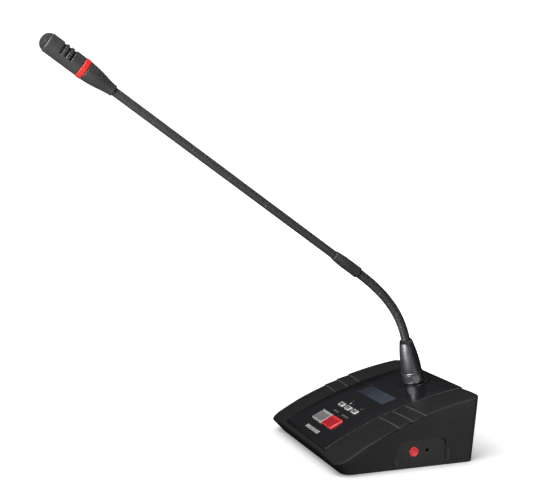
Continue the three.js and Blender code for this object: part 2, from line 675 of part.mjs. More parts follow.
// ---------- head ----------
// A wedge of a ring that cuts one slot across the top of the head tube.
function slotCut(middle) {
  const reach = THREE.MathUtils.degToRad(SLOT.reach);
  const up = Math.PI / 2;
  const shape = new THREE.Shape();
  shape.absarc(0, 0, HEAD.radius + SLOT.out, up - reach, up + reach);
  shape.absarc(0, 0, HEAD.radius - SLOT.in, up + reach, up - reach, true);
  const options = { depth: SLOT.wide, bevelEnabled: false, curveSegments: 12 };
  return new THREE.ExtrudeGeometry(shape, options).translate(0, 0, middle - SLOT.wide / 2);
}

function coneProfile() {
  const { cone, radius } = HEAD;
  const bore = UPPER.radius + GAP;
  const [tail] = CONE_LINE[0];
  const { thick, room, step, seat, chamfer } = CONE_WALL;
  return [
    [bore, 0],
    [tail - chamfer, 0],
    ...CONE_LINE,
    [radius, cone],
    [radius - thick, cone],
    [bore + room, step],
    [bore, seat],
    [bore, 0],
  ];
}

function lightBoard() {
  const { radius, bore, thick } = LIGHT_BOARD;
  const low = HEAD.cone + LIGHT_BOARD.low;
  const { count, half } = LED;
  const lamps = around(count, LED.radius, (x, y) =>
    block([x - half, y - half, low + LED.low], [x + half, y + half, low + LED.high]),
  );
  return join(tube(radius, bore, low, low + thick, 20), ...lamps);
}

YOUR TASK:
Hand back the material above in full, exactly as written.

FINISHED EXERCISE:
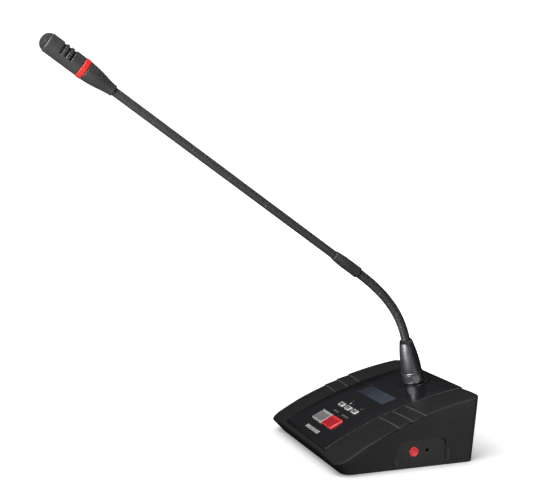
Continue the three.js and Blender code for this object: part 2, from line 675 of part.mjs. More parts follow.
// ---------- head ----------
// A wedge of a ring that cuts one slot across the top of the head tube.
function slotCut(middle) {
  const reach = THREE.MathUtils.degToRad(SLOT.reach);
  const up = Math.PI / 2;
  const shape = new THREE.Shape();
  shape.absarc(0, 0, HEAD.radius + SLOT.out, up - reach, up + reach);
  shape.absarc(0, 0, HEAD.radius - SLOT.in, up + reach, up - reach, true);
  const options = { depth: SLOT.wide, bevelEnabled: false, curveSegments: 12 };
  return new THREE.ExtrudeGeometry(shape, options).translate(0, 0, middle - SLOT.wide / 2);
}

function coneProfile() {
  const { cone, radius } = HEAD;
  const bore = UPPER.radius + GAP;
  const [tail] = CONE_LINE[0];
  const { thick, room, step, seat, chamfer } = CONE_WALL;
  return [
    [bore, 0],
    [tail - chamfer, 0],
    ...CONE_LINE,
    [radius, cone],
    [radius - thick, cone],
    [bore + room, step],
    [bore, seat],
    [bore, 0],
  ];
}

function lightBoard() {
  const { radius, bore, thick } = LIGHT_BOARD;
  const low = HEAD.cone + LIGHT_BOARD.low;
  const { count, half } = LED;
  const lamps = around(count, LED.radius, (x, y) =>
    block([x - half, y - half, low + LED.low], [x + half, y + half, low + LED.high]),
  );
  return join(tube(radius, bore, low, low + thick, 20), ...lamps);
}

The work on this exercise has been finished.